São Paulo (AUN - USP) - Os livros da série “Harry Potter”, de J. K. Rowling, têm a mesma estrutura de muitas histórias infantis e clássicos da literatura, baseada na trajetória do herói. Por isso, seu sucesso não se resume a um jogo de marketing. Segundo a professora da USP Mayra Rodrigues Gomes, isso derruba muitos dos argumentos segundo os quais “Harry Potter” não deveria ser considerado literatura. Esta foi a posição defendida por ela em debate recentemente realizado na Escola de Comunicações e Artes (ECA-USP).
Para Mayra, o sucesso de Harry Potter em culturas diferentes da inglesa, na qual o livro está ambientado, se deve principalmente à construção do herói: “Gostaríamos de ter alguém com o caráter de Harry na vida real”. Na série, o bruxo sabe que vai morrer, mas não teme o seu destino – esta é a semelhança entre Harry e personagens clássicas, como Antígona, apontada pela professora.
Ela ainda lembra que, nos relatos violentos, a figura do herói serve como um modelo de caráter que permite às pessoas se sentirem melhor. “Precisamos viver essa crença numa magia que nos redime”.
No debate, a professora da PUC Sílvia Borelli apresentou sua tese de livre-docência, que teve Harry Potter como tema. Ela refuta as críticas segundo as quais os livros da série não teriam qualidade literária e seriam lidos por “adultos infantilizados”.
Para Sílvia, Harry é um produto híbrido, cujos elementos de magia e aventura e referências a outras obras literárias permitiram sua aceitação por vários grupos de leitores. Com relação ao público-alvo do livro, ela identifica uma tendência de os livros se tornarem cada vez menos infantis no decorrer da série.
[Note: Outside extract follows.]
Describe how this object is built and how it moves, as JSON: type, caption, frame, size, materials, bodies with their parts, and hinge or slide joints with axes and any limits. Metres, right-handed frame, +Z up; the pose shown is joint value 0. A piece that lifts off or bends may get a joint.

Sílvia defende que a migração da série do público infantil para o adulto não significa que os adultos estão regredindo à infância. A professora identifica nessa mudança de público um reflexo de uma sociedade na qual a juvenilidade não está restrita aos jovens.
Ela também estudou as adaptações de Harry Potter para outros meios, como os videogames e o cinema, e observa que, embora a matriz literária seja a mesma, cada suporte tem uma forma de narrativa específica.
O debate também contou com a presença da professora da ECA-USP Rosana de Lima Soares, especializada na área de jornalismo e linguagem. Rosana se aprofundou nas transposições dos livros da série para o cinema.
Segundo ela, a adaptação de Harry Potter para as telas envolve uma tradução, pois é necessário agregar ao filme alguns valores que o livro carrega. Os livros já levaram seu sucesso para o cinema, e os filmes acabaram se tornando traduções do livro para quem não leu. “O filme tem que ser fiel ao que a autora pensou, mas há um distanciamento”.
Rosana discorda de que a escrita dos livros tenha se tornado cada vez mais visual para facilitar a adaptação ao cinema. Cita como exemplo o volume mais recente da série, “Harry Potter e as Relíquias da Morte”, que tem capítulos bastante complexos. A professora acredita que os elementos visuais presentes na escrita de J. K. Rowling são próximos do cinema e da televisão por haver uma intertextualidade do livro com esses meios.